I still strongly believe that people who program should learn how to program....
Well... I guess fixing code is good business.. 😉
I needed to rant (yeah... the above is not much of a rant...)
10-05-2011 03:28 PM
@Ray.R wrote:
Well... I jerry-rigged a solution and jumped from one frying pan into more fire..
Then I get to jump from the fire into the frying pan again..
I still strongly believe that people who program should learn how to program....
Well... I guess fixing code is good business.. 😉
I needed to rant (yeah... the above is not much of a rant...)
Rant away Ray! Your task reminds me of a program I worked on where I tried to look up how many Global References there were and the search thingy could not find them all, and stopped at 2500. Many of these Globals were Write-Only. There were inter-mixed names like Motor_Start and MotorStart. Many were doubled up - I guess to increase current handling.
10-05-2011 03:42 PM
Must be a programmer from the same tree..
This one has multiple entries within a cluster..
Example:
hello
hello
hello1
hello1
That's not so bad. Altenbach would have a field day with all the Rube Goldberg code.. Well... basically the code is a giant Rube Goldberg. I'm sure when I'm done with it it will seem very simple.. It takes hours just to try to understand why a simple sub-vi is coded in that way.

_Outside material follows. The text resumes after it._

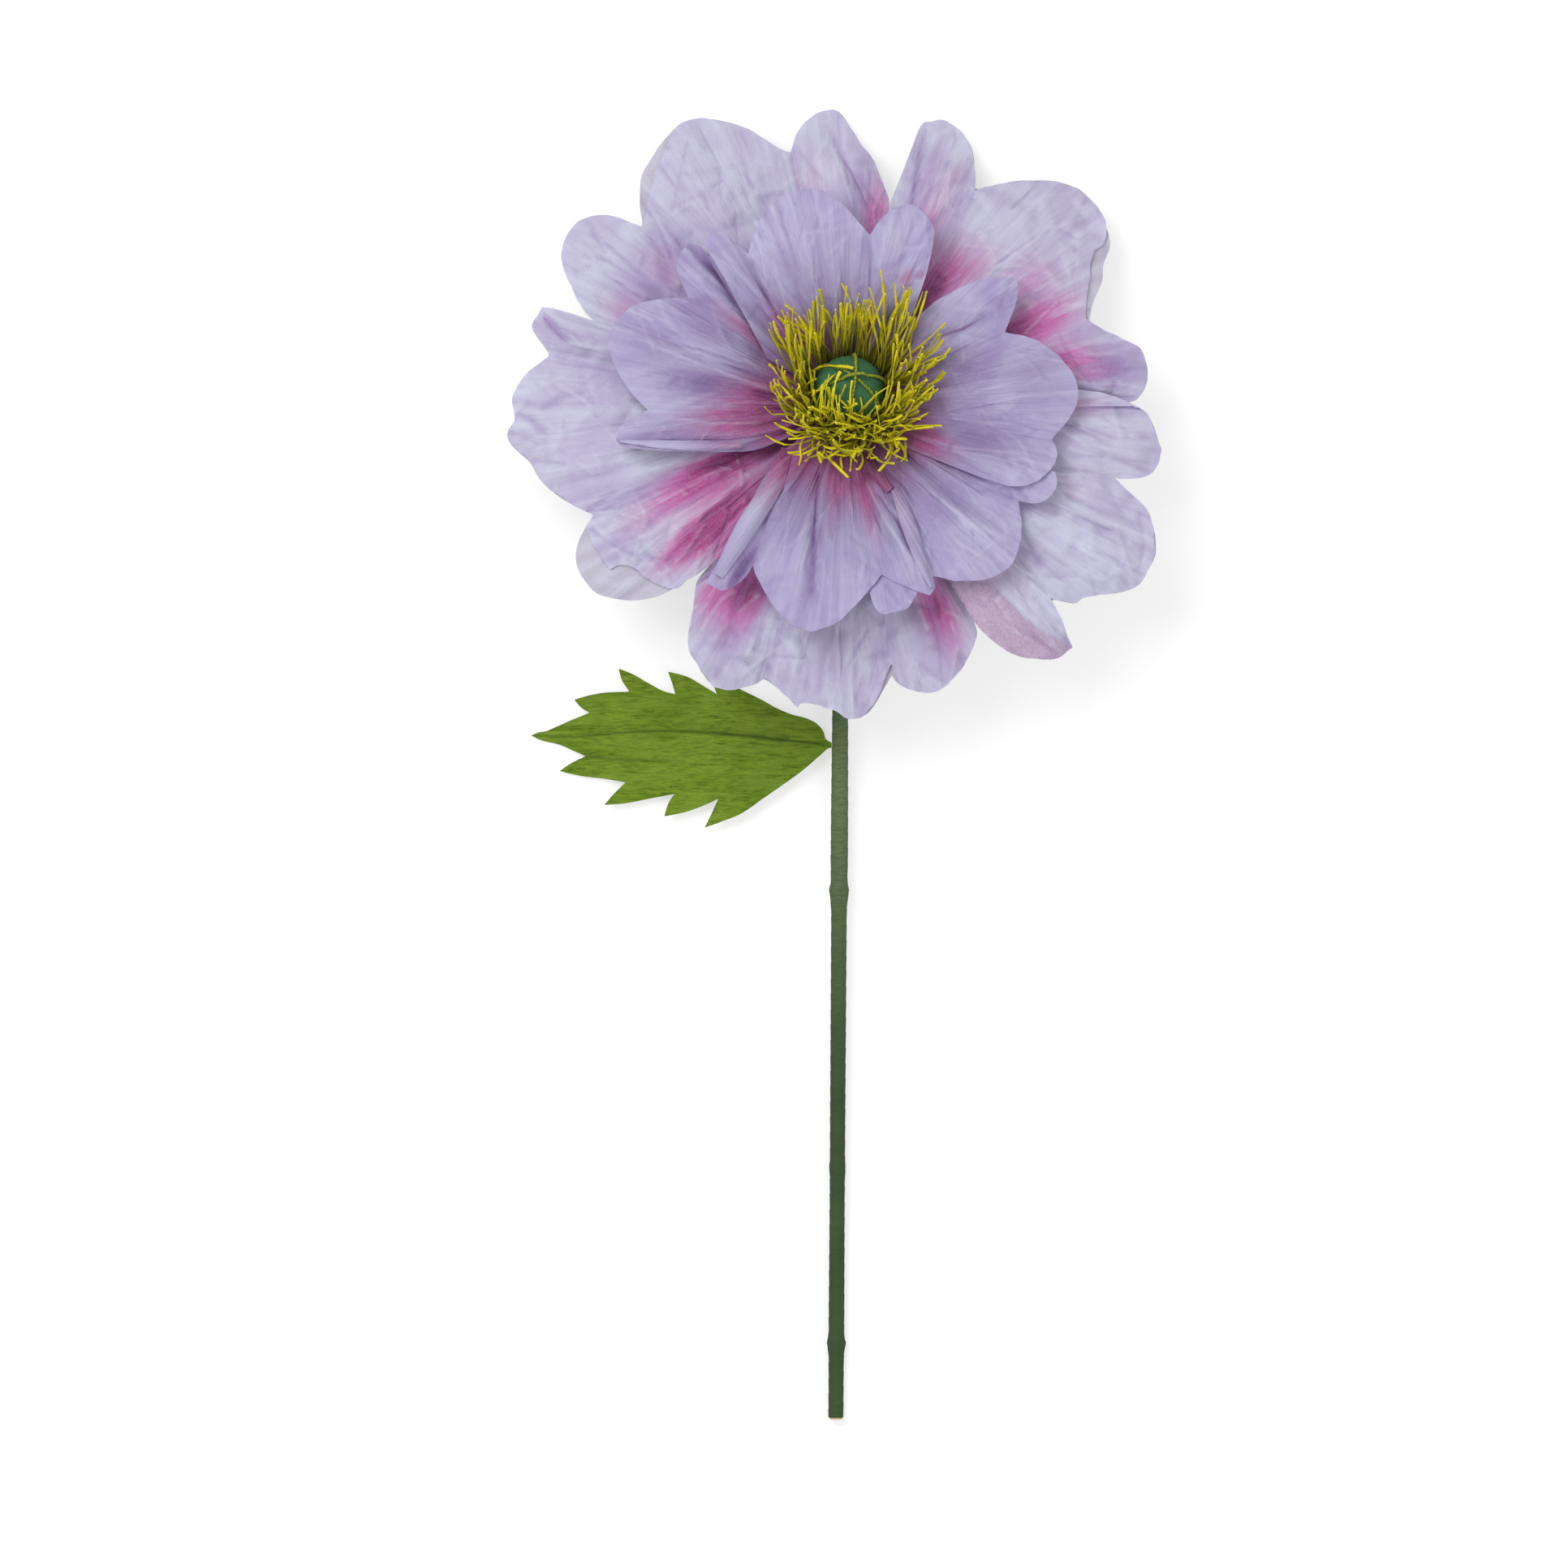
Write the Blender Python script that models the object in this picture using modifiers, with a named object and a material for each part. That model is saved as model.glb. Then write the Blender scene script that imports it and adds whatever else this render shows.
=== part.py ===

All numerics are converted to and from boolean arrays <=> U8 arrays.. to then be passed to another sub-vi as a number. -SIGH-
I'll have to dive into the wine... maybe something stronger... tonight.
10-05-2011 04:18 PM
Ray.R wrote:
I still strongly believe that people who program should learn how to program....
I couldn't agree more. While it is true non-programmers can create very simple programs in LabVIEW with little or no programming experience large applications require someone who is a programmer. And this is where NI has failed over the years. Continually marketing it as a language anyone could use. They set the expectation that it's so easy anyone can do it. As a result we end up with these large monstrosities which end up giving LabVIEW a bad name. The code either works poorly or not at all and rather than blame the person who wrote the code they blame LabVIEW as reason it failed.
10-05-2011 06:38 PM
Perfectly said Mark.
I deleted the long paragraphs originally written as the reply. I best be quiet...
I'll go back to the horrible code.
10-05-2011 06:42 PM
Mark Yedinak wrote:[...]The code either works poorly or not at all and rather than blame the person who wrote the code they blame LabVIEW as reason it failed.
Well said. It pains me when LabVIEW gets the heat, rather than poor management and unqualified programmers.
The program I was referencing above was used in a product (not a test environment). The owners of the equipment had gotten wind that the code was LabVIEW. They chatted up some "seasoned" C++ programmers at the site, and they all jumped on the anti-LabVIEW bandwagon. Every bit of that products bad behavior was traced to race conditions.